In practice, that means treating connection requests as professional introductions, not as a numbers game. Send invitations to classmates, colleagues, clients, and industry peers where you share a real reason to stay in touch. When you receive a request, ask yourself a simple question: would you be happy to receive a message from this person about work, learning, or collaboration? If the answer is yes, a connection often makes sense.
Connection Vs Follow On LinkedIn
Many people confuse connections with followers. A connection is always mutual: both sides agree, and both see more of each other’s content. A follower is different. When you follow someone, you subscribe to their updates without sending a connection request, and they may not know you at all.
LinkedIn’s own guidance explains that following lets you see a member’s posts on your homepage without being connected, while a connection relationship gives both people more access to each other’s activity and direct messaging. For public figures or leaders with large audiences, the follow button keeps things practical, since there is a hard limit on first-degree connections.
Why LinkedIn Limits Your Connections
LinkedIn caps first-degree connections at thirty thousand. That number sounds huge, yet some high-profile users hit it. The cap exists to keep the platform stable and to discourage automated mass networking tools. A network filled with random, low-quality contacts reduces the value of search results, recommendations, and feed updates for everyone.
For a regular user, this limit is more of a reminder than a real barrier. The real goal is a network that reflects your work life: people you have worked with, studied with, met at events, or spoken with in a meaningful way. A small list of engaged connections usually beats a bloated list that never reacts to anything you share.
How To Decide When To Send A Connection Request
At some point every user asks another simple question alongside what is a linkedin connection?: when should I actually send a request? The answer depends on your role, your goals, and how you prefer to build relationships, but a few general rules help nearly everyone.
Good Moments To Connect
Smart connection decisions often start from real contact. After a meeting, class, event, or online call, a short note and a request can keep the link alive.
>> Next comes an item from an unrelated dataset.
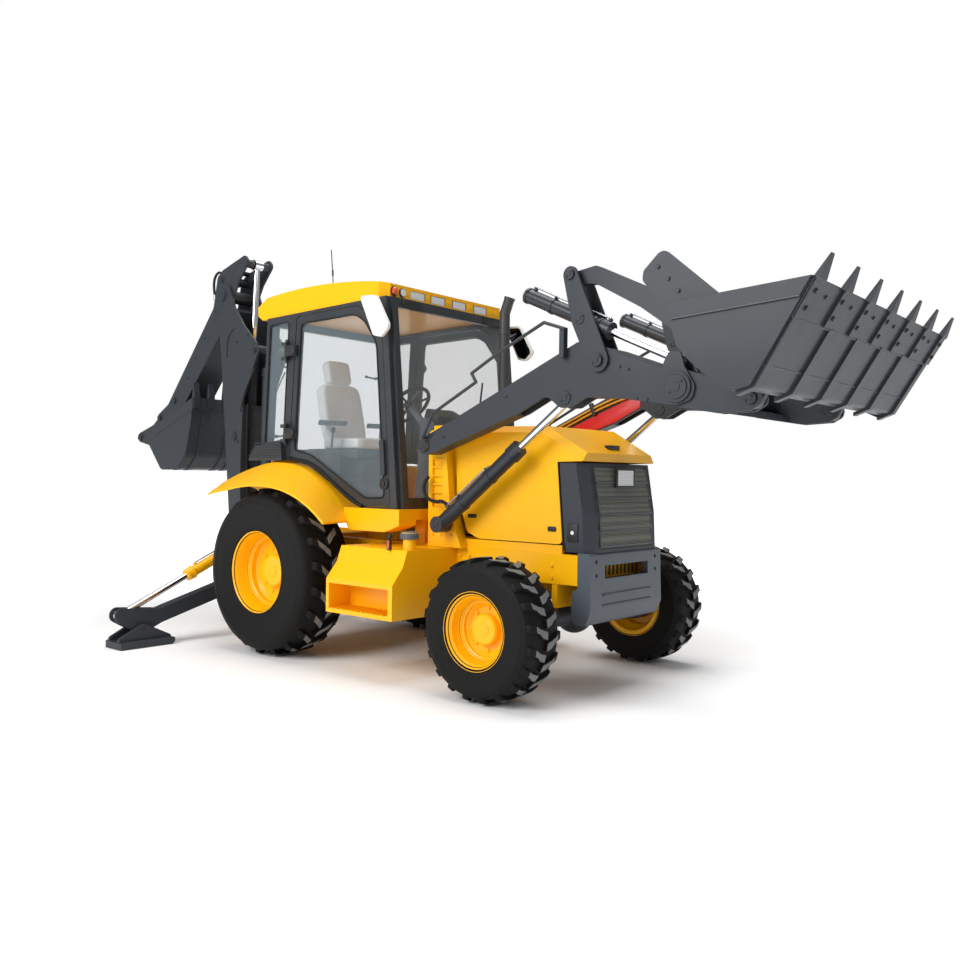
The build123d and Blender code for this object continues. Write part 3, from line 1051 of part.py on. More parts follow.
def backhoe_bucket():
    """Digging bucket: curved wrapper, cheeks, ears, lip and teeth."""
    outer = slab(HOE_ROWS, -HOE_HALF_W, HOE_HALF_W)
    hollow = [(-2228, 2300, 0), (-2243, 1950, 190), (-2347, 1609, 150), (-2488, 1476, 90), (-2774, 1466, 90),
              (-2984, 1693, 0), (-3100, 1693, 0), (-3100, 2300, 0)]
    body = outer - slab(hollow, -HOE_HALF_W + HOE_PLATE, HOE_HALF_W - HOE_PLATE)
    ear_face = link_face([DIPPER_TIP, HOE_LINK_PIN, (-3000, 1700)], [70, 52, 30])
    gap = DIPPER_HALF_W + SIDE_GAP
    for side in (-1, 1):
        low, high = sorted((side * gap, side * (gap + 22)))
        ear = slab(ear_face, low, high) - rod_y_mid(DIPPER_TIP, HOE_PIN_R, 0, 500)
        body = fused(body, ear)
        low, high = sorted((side * (gap + 20), side * (gap + 34)))
        body = fused(body, rod_y(HOE_LINK_PIN, 40, low, high))
    body = fused(body, rod_y_mid(DIPPER_TIP, HOE_PIN_R, 0, 2 * gap + 44 + 20))
    band = slab([(-2218, 2176, 0), (-2197, 2176, 0), (-2205, 2060, 0), (-2226, 2060, 0)],
                -HOE_HALF_W + 2, HOE_HALF_W - 2)
    body = fused(body, band, *wrapper_strips())
    for index in range(HOE_TEETH):
        y = -HOE_HALF_W + 45 + index * (2 * HOE_HALF_W - 90) / (HOE_TEETH - 1)
        tooth = slab_mid([(-2226, 2080, 0), (-2190, 2080, 0), (-2188, 2200, 0), (-2212, 2330, 0), (-2230, 2195, 0)],
                         y, 66)
        body = fused(body, tooth)
    return body


HOE_STRIP_H = 9.0
# y of the strip's middle, its width, and the height its upper end reaches
HOE_STRIPS = [(-150, 56, 2015), (150, 56, 2015), (-268, 56, 1780), (268, 56, 1780)]


def wrapper_strips():
    """Wear straps that follow the outside of the wrapper."""
    rim_face = grown(HOE_ROWS, HOE_STRIP_H) - grown(HOE_ROWS, -5)
    strips = []
    for y, width, top in HOE_STRIPS:
        strips.append(slab_mid(rim_face, y, width) & block(-2560, -2100, y - width, y + width, 1400, top))
    return strips


# ================================================================ stabilisers
def slab_x(points, x_mid, width):
    """A rear-view outline, rows of y and z or a face, given thickness along X."""
    face = Polygon(*points, align=None) if isinstance(points, list) else points
    return extrude(Plane.YZ.offset(x_mid - width / 2) * face, width, dir=(1, 0, 0))


def rod_x_mid(point, radius, x_mid, width):
    return rod_x(point, radius, x_mid - width / 2, x_mid + width / 2)


def stabiliser_leg():
    """Right leg: box beam with a forked foot for the cylinder and the pad."""
    beam = slab_x(link_face([STAB_PIVOT, (-1440, 205)], [62, 58]), STAB_X, STAB_W)
    foot = slab_x(link_face([STAB_EYE, STAB_PAD_PIN, (-1340, 235)], [62, 48, 60]), STAB_X, STAB_W)
    crotch = slab_x([(-1380, 440), (-1380, 282), (-1590, 190), (-1660, 165), (-1800, 100), (-1800, 440)], STAB_X, 72)
    body = fused(beam, foot) - crotch
    body = body - rod_x_mid(STAB_PIVOT, STAB_PIVOT_R + FIT, STAB_X, 300)
    return fused(body, rod_x_mid(STAB_PAD_PIN, STAB_PAD_PIN_R, STAB_X, STAB_W + 70))


def stabiliser_pad():
    """Right pad: ribbed shoe hung on the foot."""
    y, z = STAB_PAD_PIN
    plate = slab_x([(-1715, 0), (-1260, 0), (-1240, 30), (-1240, 55), (-1715, 55)], STAB_X, 250)
    wall = slab_x(link_face([(y, z), (-1690, 70), (-1280, 60)], [40, 25, 25]), STAB_X, 250)
    wall = wall - block(STAB_X - 61, STAB_X + 61, -1800, -1200, 60, 300)
    wall = wall - block(STAB_X - 200, STAB_X - 88, -1800, -1200, 60, 300)
    wall = wall - block(STAB_X + 88, STAB_X + 200, -1800, -1200, 60, 300)
    body = fused(plate, wall)
    body = body - rod_x_mid(STAB_PAD_PIN, STAB_PAD_PIN_R + FIT, STAB_X, 400)
    return body - slab_x([(-1730, -5), (-1730, 0), (-1230, 0), (-1230, -5)], STAB_X, 300)


def stabiliser_plane():
    """Plane with x from the cylinder's base to its eye and y along the pins."""
    run = Vector(0, STAB_EYE[0] - STAB_CYL_BASE[0], STAB_EYE[1] - STAB_CYL_BASE[1])
    return Plane((STAB_X, STAB_CYL_BASE[0], STAB_CYL_BASE[1]), x_dir=run, z_dir=run.cross(Vector(1, 0, 0)))


def stabiliser_barrel():
    return make_barrel(stabiliser_plane(), 0, 710.0, 46.0, 26.0, 50.0, 96.0, 24.0, 75.0)


def stabiliser_rod():
    return make_rod(stabiliser_plane(), 560.0, distance(STAB_CYL_BASE, STAB_EYE), 26.0, 46.0, 60.0, 24.0)


# ================================================================ build
def build():
    rear = (0, REAR_WHEEL_Y, REAR_TYRE_R)
    front = (WHEELBASE, FRONT_WHEEL_Y, FRONT_TYRE_R)
    nodes = {}
    rear_tyre = tyre(REAR_TYRE_R, REAR_TYRE_W, REAR_BEAD_R, REAR_LUGS, REAR_LUG_H, REAR_LUG_W)
    front_tyre = tyre(FRONT_TYRE_R, FRONT_TYRE_W, FRONT_BEAD_R, FRONT_LUGS, FRONT_LUG_H, FRONT_LUG_W)
    for name, side in (("right", -1), ("left", 1)):
        rear_c = (rear[0], side * rear[1], rear[2])
        front_c = (front[0], side * front[1], front[2])
        nodes[f"rear_tyre_{name}"] = Pos(*rear_c) * rear_tyre
        nodes[f"rear_rim_{name}"] = rim(rear_c, REAR_TYRE_R, REAR_TYRE_W, REAR_BEAD_R, 130, side)
        nodes[f"front_tyre_{name}"] = Pos(*front_c) * front_tyre
        nodes[f"front_rim_{name}"] = rim(front_c, FRONT_TYRE_R, FRONT_TYRE_W, FRONT_BEAD_R, 100, side)
        nodes[f"knuckle_{name}"] = knuckle(side)
        nodes[f"cab_door_{name}"] = cab_door(side)
        nodes[f"door_glass_{name}"] = door_glass(side)
    nodes["axles"] = group(rear_axle(), front_axle())
    nodes["main_frame"] = main_frame()
    nodes["scuttle"] = scuttle()
    nodes["front_bumper"] = front_bumper()
    nodes["hood"] = hood()
    nodes["front_cowl"] = front_cowl()
    nodes["radiator_grille"] = radiator_grille()
    nodes["engine_block"] = engine_block()
    nodes["exhaust_stack"] = exhaust_stack()
    nodes["cab_frame"] = cab_frame()
    nodes["cab_glass"] = cab_glass()
    nodes["cab_roof"] = cab_roof()
    nodes["cab_base"] = cab_base()
    nodes["seat"] = seat()
    nodes["controls"] = controls()
    nodes["step_boxes"] = step_boxes()
    nodes["mirrors"] = mirrors()
    nodes["lamps"] = lamps()
    nodes["loader_arm"] = loader_arm()
    nodes["lift_barrels"] = both(lift_barrel_side())
    nodes["lift_rods"] = both(lift_rod_side())
    nodes["bellcranks"] = both(bellcrank_side())
    nodes["tilt_barrels"] = both(tilt_barrel_side())
    nodes["tilt_rods"] = both(tilt_rod_side())
    nodes["bucket_links"] = both(banana_link_side())
    nodes["loader_bucket"] = loader_bucket()
    nodes["swing_frame"] = swing_frame()
    nodes["boom"] = boom()
    nodes["dipper"] = dipper()
    for name in HOE_CYLINDERS:
        nodes[f"{name}_barrel"] = hoe_barrel(name)
        nodes[f"{name}_rod"] = hoe_rod(name)
    nodes["rocker"] = group(*rocker())
    nodes["hoe_link"] = bucket_link()
    nodes["backhoe_bucket"] = backhoe_bucket()
    for name, turn in (("right", lambda s: s), ("left", mirrored)):
        nodes[f"stabiliser_leg_{name}"] = turn(stabiliser_leg())
        nodes[f"stabiliser_barrel_{name}"] = turn(stabiliser_barrel())
        nodes[f"stabiliser_rod_{name}"] = turn(stabiliser_rod())
        nodes[f"stabiliser_pad_{name}"] = turn(stabiliser_pad())
    return nodes


def main():
    os.makedirs("parts", exist_ok=True)
    for name, shape in build().items():
        export_step(shape, f"parts/{name}.step")


main()
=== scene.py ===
"""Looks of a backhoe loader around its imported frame. Metres, +X forward, +Y the machine's left, +Z up."""

from math import cos, hypot, pi, radians, sin

import bmesh
import bpy
from mathutils import Matrix, Vector


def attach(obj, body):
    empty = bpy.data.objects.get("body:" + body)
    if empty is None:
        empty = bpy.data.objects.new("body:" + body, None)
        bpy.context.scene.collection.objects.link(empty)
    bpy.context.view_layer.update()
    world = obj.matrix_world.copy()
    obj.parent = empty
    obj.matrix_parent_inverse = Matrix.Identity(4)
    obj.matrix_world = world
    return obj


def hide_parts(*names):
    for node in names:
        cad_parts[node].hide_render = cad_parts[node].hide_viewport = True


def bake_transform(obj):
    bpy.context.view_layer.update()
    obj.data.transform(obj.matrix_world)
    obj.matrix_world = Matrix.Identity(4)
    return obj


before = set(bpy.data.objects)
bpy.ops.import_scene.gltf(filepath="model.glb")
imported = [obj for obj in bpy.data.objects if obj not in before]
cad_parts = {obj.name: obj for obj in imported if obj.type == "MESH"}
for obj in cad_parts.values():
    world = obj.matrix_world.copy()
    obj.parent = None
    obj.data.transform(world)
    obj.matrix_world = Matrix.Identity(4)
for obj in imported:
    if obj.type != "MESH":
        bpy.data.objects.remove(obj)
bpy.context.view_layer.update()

MM = 0.001
SIDES = {-1: "right", 1: "left"}        # the machine's right has negative y


# ---------------------------------------------------------------- colours and nodes
def linear(code):
    """Linear colour of an sRGB hex value."""
    shares = [int(code[i:i + 2], 16) / 255 for i in (1, 3, 5)]
    return tuple(c / 12.92 if c <= 0.04045 else ((c + 0.055) / 1.055) ** 2.4 for c in shares) + (1.0,)


def add_node(tree, kind, values=(), links=(), **settings):
    """A shader node with its settings, its sockets' values and the nodes or outputs that feed it."""
    made = tree.nodes.new("ShaderNode" + kind)
    for key, value in settings.items():
        setattr(made, key, value)
    for socket, value in dict(values).items():
        made.inputs[socket].default_value = value
    for socket, source in dict(links).items():
        tree.links.new(source.outputs[0] if isinstance(source, bpy.types.Node) else source, made.inputs[socket])
    return made


def new_finish(name):
    """An empty node material: its tree and its object coordinates in metres."""
    finish = bpy.data.materials.new(name)
    finish.use_nodes = True
    finish.node_tree.nodes.clear()
    return finish, finish.node_tree, add_node(finish.node_tree, "TexCoord").outputs["Object"]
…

If you already know the person by name and face, a connection keeps things tidy and gives both sides an easy way to stay in touch.
Times When A Follow May Be Better
Sometimes the follow button is a better first step than a connection. If someone is far outside your field or senior enough that you would not expect a reply, following their content keeps your feed rich without placing pressure on them to accept every invitation. This is helpful when you want to learn from leaders, public figures, or busy hiring managers who attract large audiences.
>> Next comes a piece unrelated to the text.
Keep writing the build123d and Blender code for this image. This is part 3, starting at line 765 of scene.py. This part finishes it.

Following also helps when you are unsure whether a long-term relationship makes sense. You can read someone’s posts for a while, respond where you have something useful to add, and later send a targeted connection request that mentions the conversations you have shared.
Practical Ways To Grow Healthy LinkedIn Connections
Building a healthy base of LinkedIn connections is less about clever hacks and more about steady, respectful habits. Small daily steps add up over months and years, and the platform’s search and recommendation tools work far better when your network reflects real interests and skills.
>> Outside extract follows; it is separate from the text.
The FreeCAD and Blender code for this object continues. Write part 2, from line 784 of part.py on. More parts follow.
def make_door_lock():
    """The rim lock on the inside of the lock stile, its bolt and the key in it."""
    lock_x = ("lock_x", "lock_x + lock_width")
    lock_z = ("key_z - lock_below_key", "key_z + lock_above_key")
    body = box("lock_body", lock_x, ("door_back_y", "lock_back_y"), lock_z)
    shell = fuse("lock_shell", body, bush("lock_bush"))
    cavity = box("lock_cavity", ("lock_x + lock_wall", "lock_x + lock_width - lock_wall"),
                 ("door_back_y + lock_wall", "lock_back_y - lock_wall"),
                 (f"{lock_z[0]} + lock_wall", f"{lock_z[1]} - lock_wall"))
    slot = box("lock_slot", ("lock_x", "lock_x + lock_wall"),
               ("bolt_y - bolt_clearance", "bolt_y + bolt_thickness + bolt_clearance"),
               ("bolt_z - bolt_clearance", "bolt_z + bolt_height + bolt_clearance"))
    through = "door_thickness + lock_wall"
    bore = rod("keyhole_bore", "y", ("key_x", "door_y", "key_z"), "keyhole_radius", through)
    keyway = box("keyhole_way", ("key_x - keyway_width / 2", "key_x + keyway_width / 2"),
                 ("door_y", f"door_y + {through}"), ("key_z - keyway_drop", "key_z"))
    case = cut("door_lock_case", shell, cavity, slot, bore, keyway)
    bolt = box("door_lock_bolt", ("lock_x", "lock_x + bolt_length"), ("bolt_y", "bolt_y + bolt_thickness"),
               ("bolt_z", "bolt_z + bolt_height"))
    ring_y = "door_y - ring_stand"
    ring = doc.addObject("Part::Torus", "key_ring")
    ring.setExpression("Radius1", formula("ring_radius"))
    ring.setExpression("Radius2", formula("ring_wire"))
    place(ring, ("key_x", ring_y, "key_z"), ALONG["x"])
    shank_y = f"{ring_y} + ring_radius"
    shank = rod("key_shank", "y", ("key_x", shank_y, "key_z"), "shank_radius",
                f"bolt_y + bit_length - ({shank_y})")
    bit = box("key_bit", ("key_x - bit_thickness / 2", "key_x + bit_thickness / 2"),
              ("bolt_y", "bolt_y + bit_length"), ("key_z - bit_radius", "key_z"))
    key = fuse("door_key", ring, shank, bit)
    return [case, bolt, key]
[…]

Daily Habits For Stronger Connections
Set aside a few minutes each day for basic LinkedIn maintenance. Review connection requests, respond to messages, and react to posts from people you already know. When you send a new invitation, tailor the note so the other person sees why the connection could help both sides.
| Daily Habit | Approximate Time Needed | Benefit For Your Network |
|---|---|---|
| Review New Requests | 5 minutes | Removes spam and accepts relevant professionals quickly. |
| Send Personalised Invites | 10 minutes | Raises acceptance rates and starts better conversations. |
| Comment On Posts | 10 minutes | Keeps your name visible and shows your interests. |
| Follow New Voices | 5 minutes | Freshens your feed without overloading connections. |
| Trim Old Contacts | 10 minutes weekly | Removes inactive or irrelevant profiles from your list. |
| Update Your Profile | 10 minutes weekly | Makes you more appealing to new connections and recruiters. |
| Reply To Messages | 10 minutes | Strengthens relationships and keeps conversations moving. |
Keeping Connection Requests Professional
Many users worry that connection requests will come across as pushy. A short, clear note often removes that tension. Mention how you found the person, what you share in common, and why a connection could help both sides. Keep the note brief, polite, and free from hard sales language.
If someone does not respond, avoid sending repeated follow-ups through new invitations or messages. A non-response is still a signal. Over time, choosing your invitations carefully leads to a stronger, more responsive first-degree network that actually helps your work and learning goals.
Turning Connections Into Real Opportunities
When you treat your LinkedIn connections as real people instead of numbers on a dashboard, your messages and posts change tone. You start to share updates that would genuinely help your network, from thoughtful articles to short reflections on what you have learned in your field.
Over time, patterns appear in how you use your network. You might rely on certain connections for career advice, others for subject knowledge, and a few for referrals or freelance work. When you give back in the same way by sharing leads, answering questions, or endorsing real skills, those LinkedIn connections turn into a steady, two-way flow of help.